At locations in both the U.S. and abroad, the researchers in the “Popping the Positive Illusion” study administered their “superfluous-spender” intervention.

This involved having participants answer a brief survey about their past superfluous spending behavior. More specifically, participants responded to five questions using a continuous scale that was anchored by a relatively low frequency (1 = once a year or less) or a relatively high frequency (7 = 12+ times a year). The test was designed so that most participant responses would fall in the upper range, with higher scores indicating greater frequencies of past superfluous spending.

That part was really important, Garbinsky explained, because categorization in upper ranges pushes people to infer that they are not as financially responsible as they thought they were. In other words, a high score might surprise someone into realizing they’re not saving as well as they should.

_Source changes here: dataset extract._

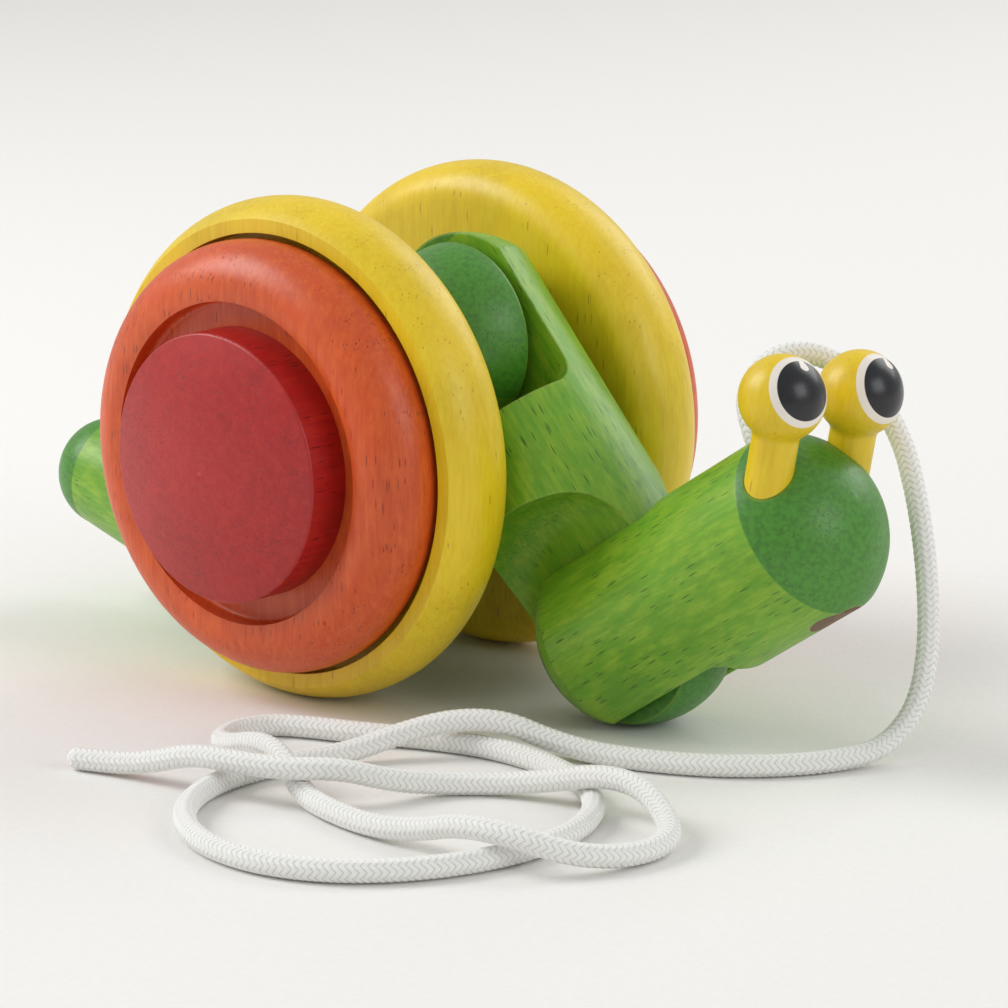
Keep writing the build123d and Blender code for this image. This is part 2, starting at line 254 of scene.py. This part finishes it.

This realization pushes people into making better choices about saving and could potentially have a big impact on savings rates around the world.

 

Potential for a New Savings Tool

Considering the intervention is relatively inexpensive and easy to administer, we asked whether or not it would be hypothetically possible to put something like this into widespread use in the financial sector. Garbinsky mentioned that she and her colleagues have discussed the possibility.

“There’s a few ways this could potentially be administered in the real world. We would want the intervention questions to be administered right before someone makes a savings decision. For example, we envision this would be administered by a bank right before someone opens a savings account. Or potentially by a financial advisor before someone begins to plan for retirement. Or even by an online banking app right before someone sets up a savings goal,” she said.

 

Could Effect Change

Sometimes even the simplest things can effect real change. If more people could be shown how much better they could be saving, then maybe one day the world trend of undersaving could start to be reversed. All we’ll have to do is pop the illusion of our false beliefs about personal financial responsibility.